Firefox 18 vs Chrome 24 vs Internet Explorer 10 : Where does each browser stand?
Internet Explorer : While some would say that Internet Explorer 9 was Redmond’s redemption, Internet Explorer 10 goes way further and undoubtedly is a very solid performer that comprehensively beats Chrome, be it in either memory management or in a host of other benchmarks. The cool thing resulting from this is, all the not-so-tech savvy PC users who mostly do not even bother to download an alternative browser when they buy a new PC will not be browsing the Internet with some-substandard-pain-the-rear browser shipped with windows thanks to Windows 8’s Internet Explorer 10.

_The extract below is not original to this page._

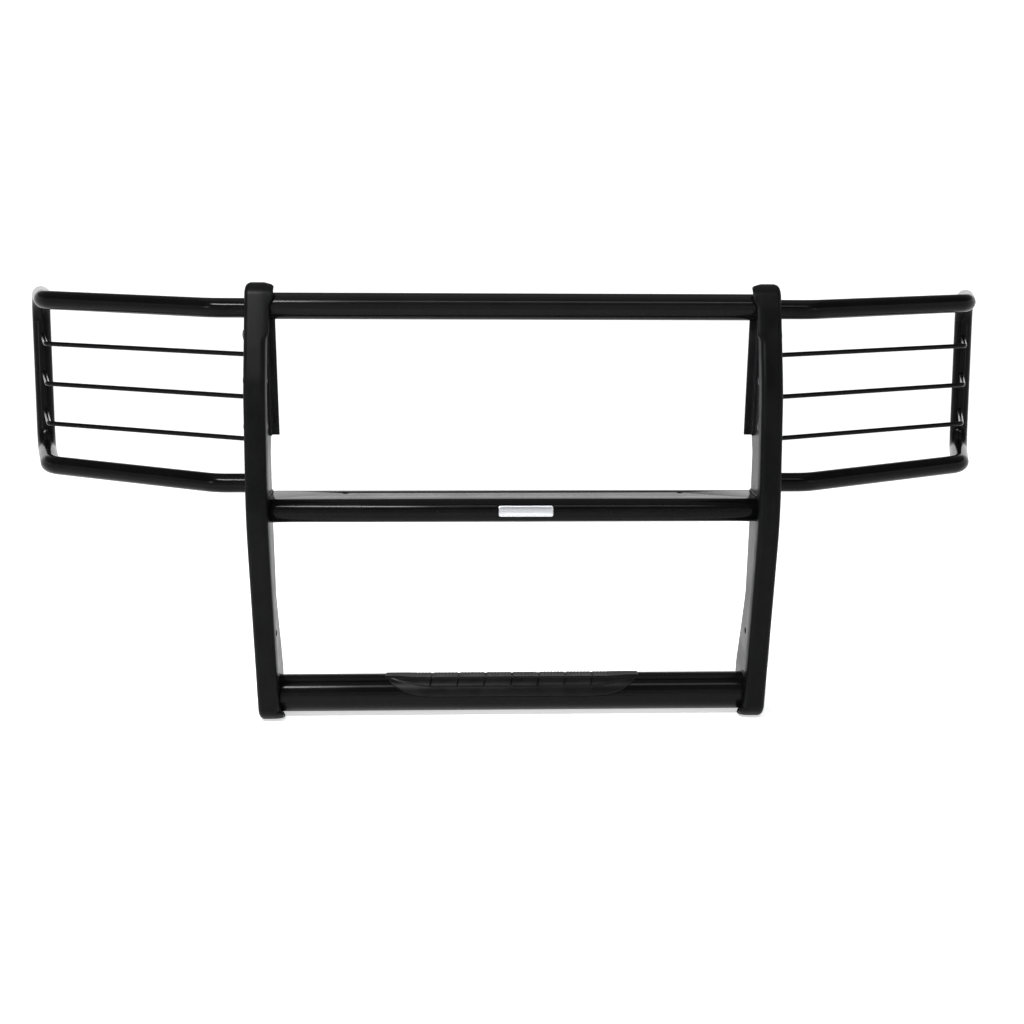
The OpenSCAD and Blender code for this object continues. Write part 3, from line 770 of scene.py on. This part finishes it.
soft_light("front_strip", (0, -1.58, 2.35), (0, 0, 0.25), (3.4, 0.24), 30)
soft_light("left_strip", (-1.20, -1.58, 2.35), (-0.4, 0, 0.25), (1.1, 0.32), 80)
for side in (-1, 1):
    watts = 6 - side * 2        # the left one is stronger, as in the photo
    soft_light(f"side_box_{side + 1}", (side * 2.6, -2.3, 1.15), (side * 0.5, 0, 0.5), (0.22, 0.9), watts)
soft_light("overhead", (0, 0.6, 3.6), (0, 0.3, 0), (4.5, 3.0), 18)
world = bpy.data.worlds.new("studio")
world.use_nodes = True
sky = world.node_tree
facing = add(sky, "ShaderNodeTexCoord")
split = add(sky, "ShaderNodeSeparateXYZ")
height = add(sky, "ShaderNodeValToRGB")
steps = [(0.0, 0.95), (0.24, 0.95), (0.40, 0.24), (0.8, 0.24), (0.95, 0.55)]
for i, (at, grey) in enumerate(steps):
    stop = height.color_ramp.elements[i] if i < 2 else height.color_ramp.elements.new(at)
    stop.position, stop.color = at, (grey, grey, grey * 1.01, 1)
sky.links.new(facing.outputs["Generated"], split.inputs["Vector"])
sky.links.new(split.outputs["Z"], height.inputs["Fac"])
sky.links.new(height.outputs["Color"], sky.nodes["Background"].inputs["Color"])
sky.nodes["Background"].inputs["Strength"].default_value = 1.0
bpy.context.scene.world = world
bpy.context.scene.view_settings.view_transform = "Standard"

eye = Vector((-0.0867, -2.409, 0.8567))
yaw, pitch, roll = radians(2.005), radians(14.097), radians(0.359)
ahead = Vector((sin(yaw) * cos(pitch), cos(yaw) * cos(pitch), -sin(pitch)))
right = Vector((cos(yaw), -sin(yaw), 0))
up = right.cross(ahead)
right, up = right * cos(roll) + up * sin(roll), up * cos(roll) - right * sin(roll)
camera_data = bpy.data.cameras.new("camera")
camera_data.sensor_width, camera_data.lens = 36.0, 43.95
camera = bpy.data.objects.new("camera", camera_data)
camera.matrix_world = Matrix.Translation(eye) @ Matrix((right, up, -ahead)).transposed().to_4x4()
bpy.context.scene.collection.objects.link(camera)
bpy.context.scene.camera = camera

bpy.context.view_layer.update()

Internet Explorer 8, if you had forgotten which shipped with Vista/7 PC’s was so terrible that it almost took a small nap before it finally loaded. Oh, don’t rejoice that it is unmaintained yet, Microsoft is just done releasing a fix-it for Internet Explorer 7/8’s vulnerability
Firefox : The devs at Mozilla are working really hard to improve Mozilla performance, and it truly shows. Firefox 18, as it’s obvious from these benchmarks, is giving both IE 10 and Chrome a good run for the money. BUT, the devs don’t seem to care about Firefox’s UI responsiveness. Yes, there is Project Snappy and we can observe some noticeable improvements in this release, but that still does not help Firefox; faring badly against Chrome and Internet Explorer. Page loading times are getting quicker with every release, neat but how about improving UI snappiness? Because responsiveness, and not benchmarks, drive people’s browser choice.